Network traffic, including Internet traffic, exhibits the same sort of fractal properties as the Cantor Sets of line segments described above. That is, it has been discovered that when a measure of data units (e.g., bits) per time interval is plotted against time, a persistent behavior is noted at all time scales. So, a plot of bits/hour versus hours shows the same persistent pattern as a plot of bits/minute versus minutes, and bits/second versus seconds and so on. If traffic flow in a network were truly random (as had been postulated in the past and upon which assumptions current congestion control methodologies were based), then at some (large) time scale, burstiness should appear. This burstiness should then disappear as the time scale is reduced, resulting in a random distribution. The experiments mentioned above, however, have shown that this does not occur. Instead, the same persistent patterns of traffic flow that are present at large time scales are observed at small time scales. Furthermore, the traffic flow (i.e., the number of bytes per unit of time) is chaotic.
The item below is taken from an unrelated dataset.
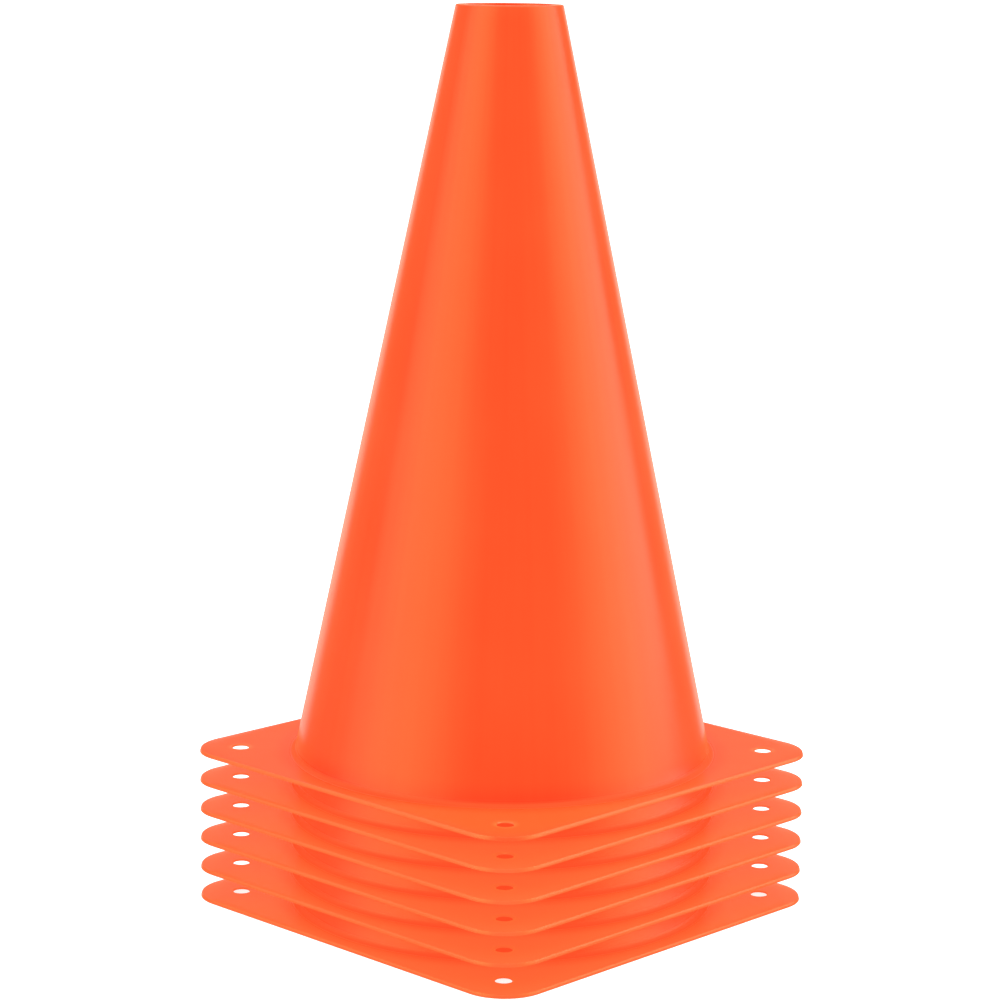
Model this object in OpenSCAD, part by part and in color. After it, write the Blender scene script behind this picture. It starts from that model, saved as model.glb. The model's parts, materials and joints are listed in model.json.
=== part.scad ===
// Nested stack of sports marker cones
// Each cone is one thin moulding: a tapered hollow body standing on a square base plate.
// The origin is the centre of the lowest plate's underside, with +Z up and the plates square to X and Y.

/* [Cone body] */
// Height of the tapered body above its base plate
body_h = 229; // [140:1:400]
// Outer radius of the body where it meets the plate
foot_r = 64.5; // [48:0.5:90]
// Outer radius of the body at the top
top_r = 16.1; // [12:0.1:24]
// Thickness of the body's wall
wall_t = 1.6; // [1:0.1:2.4]
// Radius of the blend that runs from the body into the plate
foot_blend_r = 1.6; // [0.5:0.1:5]
// Rounding of the outer edge at the top
top_round_r = 0.6; // [0.2:0.1:0.9]

/* [Top opening] */
// How far the flat lip reaches in from the body's outer edge
lip_w = 3.2; // [2.8:0.1:8]
// Thickness of the lip
lip_t = 1.6; // [1:0.1:3]

/* [Base plate] */
// How far the plate stands out past the body at the middle of each side
ledge_w = 6.1; // [5.5:0.1:30]
// Thickness of the plate
plate_t = 1.2; // [0.8:0.1:2.4]
// Radius of the plate's corners
corner_r = 14; // [4:0.5:24]
// Diameter of the hole in each corner
hole_d = 5; // [3:0.5:7]
// Distance from the plate's sides to the middle of a hole
hole_inset = 13.1; // [10:0.05:16]

/* [Stack] */
// Number of nested cones
cone_count = 6; // [1:1:10]
// Gap between the walls of two nested cones
nest_gap = 0.33; // [0.1:0.01:1]

/* [Hidden] */
// Overrun of every cut past the face that it opens
overrun = 1;
// Lean of the body's wall away from upright
lean = atan((foot_r - top_r) / body_h);
// Thickness of the wall and width of the nesting gap, measured level
wall_level = wall_t / cos(lean);
gap_level = nest_gap / cos(lean);
// Height of the top above the plate's underside
top_z = plate_t + body_h;
// Rise from one nested cone to the next, set by a wall and a gap measured level
nest_pitch = (wall_level + gap_level) / tan(lean);
// Side of the plate, and distance between the holes along a side
plate_side = 2 * (foot_r + ledge_w);
hole_spacing = plate_side - 2 * hole_inset;
// Radius of the opening in the top
opening_r = top_r - lip_w;
// Radius of the blend inside the foot, which keeps the wall's thickness round the bend
inner_blend_r = foot_blend_r + wall_t;
// Orange of the moulded plastic
cone_colour = [0.95, 0.27, 0.08];
$fn = 96;

// Outer radius of the body, as if the wall ran on straight, at a height above the plate's underside
function outer_r(z) = foot_r - (z - plate_t) * tan(lean);
function inner_r(z) = outer_r(z) - wall_level;

// Centre of an arc of radius r that touches the leaning wall and a level face at height z.
// side 1 puts it outside the wall and above the face, and side -1 inside the wall and below it.
function arc_centre(wall_r, z, r, side) =
    [wall_r + side * r * (1 - sin(lean)) / cos(lean), z + side * r];

// Point where that arc touches the wall
function wall_touch(centre, r, side) = centre - side * r * [cos(lean), sin(lean)];

// The sharp corner that the rounding takes off the outer edge at the top
module top_corner() {
    centre = arc_centre(top_r, top_z, top_round_r, -1);
    difference() {
        polygon([[top_r, top_z], [centre[0], top_z], centre, wall_touch(centre, top_round_r, -1)]);
        translate(centre) circle(top_round_r);
    }
}

// Half section of the body's outside, from the axis out to the end of the foot's blend
module outside_profile() {
    centre = arc_centre(foot_r, plate_t, foot_blend_r, 1);
    difference() {
        polygon([
            [0, 0],
            [centre[0], 0],
            centre,
            wall_touch(centre, foot_blend_r, 1),
            [top_r, top_z],
            [0, top_z]
        ]);
        translate(centre) circle(foot_blend_r);
        top_corner();
    }
}

// Half section of the hollow, open below and through the lip above
module hollow_profile() {
    ceiling_z = top_z - lip_t;
    centre = arc_centre(inner_r(0), 0, inner_blend_r, 1);
    difference() {
        polygon([
            [0, -overrun],
            [centre[0], -overrun],
            centre,
            wall_touch(centre, inner_blend_r, 1),
            [inner_r(ceiling_z), ceiling_z],
            [opening_r, ceiling_z],
            [opening_r, top_z + overrun],
            [0, top_z + overrun]
        ]);
        translate(centre) circle(inner_blend_r);
    }
}

// Four copies, one at each corner of a square of this side
module at_corners(side) {
    for (x = [-side / 2, side / 2], y = [-side / 2, side / 2]) translate([x, y]) children();
}

// Outline of the base plate with its round corners
module plate_outline() {
    flat_side = plate_side - 2 * corner_r;
    square([plate_side, flat_side], center = true);
    square([flat_side, plate_side], center = true);
    at_corners(flat_side) circle(corner_r);
}

// One cone, standing on z = 0
module marker_cone() {
    difference() {
        union() {
            rotate_extrude() outside_profile();
            linear_extrude(plate_t) plate_outline();
        }
        rotate_extrude() hollow_profile();
        translate([0, 0, -overrun])
            linear_extrude(plate_t + 2 * overrun) at_corners(hole_spacing) circle(d = hole_d);
    }
}

// A cone at its nested height, counted from 0 at the bottom of the stack
module nested_cone(level) {
    color(cone_colour) translate([0, 0, level * nest_pitch]) marker_cone();
}

for (level = [0 : cone_count - 1])
    nested_cone(level);
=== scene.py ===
# %% [markdown]
# # Six sports marker cones, nested in a stack
#
# The object is a stack of training cones. Each one is a single thin moulding of orange polyethylene:
# a hollow tapered body, a blend at its foot and a square base plate with a hole near each corner.
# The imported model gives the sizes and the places. This script gives the surfaces: one cone is modelled with
# the same steps as by hand, it gets a plastic finish, and a copy of it goes to each place in the stack.

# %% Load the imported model
import json
import math

import bmesh
import bpy
from mathutils import Matrix, Vector


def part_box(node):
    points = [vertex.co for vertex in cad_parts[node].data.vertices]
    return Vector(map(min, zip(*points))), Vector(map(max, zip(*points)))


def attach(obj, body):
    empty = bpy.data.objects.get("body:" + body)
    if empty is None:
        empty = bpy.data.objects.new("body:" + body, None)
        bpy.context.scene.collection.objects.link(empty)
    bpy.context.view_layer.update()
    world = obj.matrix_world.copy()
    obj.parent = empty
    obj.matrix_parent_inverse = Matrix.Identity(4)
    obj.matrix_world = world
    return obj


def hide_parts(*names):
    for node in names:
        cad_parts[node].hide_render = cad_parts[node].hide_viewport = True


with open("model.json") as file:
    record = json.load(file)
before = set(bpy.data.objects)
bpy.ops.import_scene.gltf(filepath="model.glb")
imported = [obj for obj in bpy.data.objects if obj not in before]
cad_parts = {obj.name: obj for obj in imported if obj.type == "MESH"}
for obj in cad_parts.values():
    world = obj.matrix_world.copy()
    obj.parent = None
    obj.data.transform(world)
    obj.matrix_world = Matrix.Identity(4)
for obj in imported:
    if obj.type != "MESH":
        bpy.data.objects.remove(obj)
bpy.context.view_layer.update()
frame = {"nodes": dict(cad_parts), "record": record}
MM = 0.001

# %% [markdown]
# ## Camera
#
# The photograph looks at one corner of the base plates from a little above. A camera can be placed by eye,
# but a stack of plates with holes gives enough corners to solve its place, so the values below are a fit:
# how far it stands from the axis, on which side, how high, and how it is turned. The lens is a long one,
# which is why the stack has little perspective.

# %% Camera values
# Distances are in metres, and the lens and the sensor in millimetres.
camera_distance = 0.92357
camera_side = math.radians(-45.827)
camera_height = 0.30163
camera_heading = math.radians(-45.740)
camera_pitch = math.radians(-10.728)
camera_roll = math.radians(0.576)
camera_lens = 110.305
camera_sensor = 36
camera_reach = 100

# %% Place the camera
bpy.ops.object.select_all(action="DESELECT")
bpy.ops.object.camera_add(location=(
    camera_distance * math.sin(camera_side),
    -camera_distance * math.cos(camera_side),
    camera_height,
))
camera = bpy.context.object
camera.name = "camera"
camera.rotation_euler = (
    Matrix.Rotation(camera_heading, 4, "Z")
    @ Matrix.Rotation(math.radians(90) + camera_pitch, 4, "X")
    @ Matrix.Rotation(camera_roll, 4, "Z")
).to_euler()
camera.data.sensor_width = camera_sensor
camera.data.lens = camera_lens
camera.data.clip_end = camera_reach
camera.data.dof.use_dof = False
bpy.context.scene.camera = camera
print("camera at", [round(v, 4) for v in camera.location], "m with a lens of", camera_lens, "mm")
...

The degree of chaoticness can by quantified by the mathematical concept called fractal dimension. With this range of fractal dimension, the applicant has discovered that the chaos of the traffic flow can be controlled using the methods described below.
As indicated above, current congestion control processes simply do not take the fractal network traffic characteristics into account and, therefore, cannot be expected to be optimum solutions to the congestion problem. What is needed therefore, is a congestion control scheme which does account for the fractal nature of network traffic flow.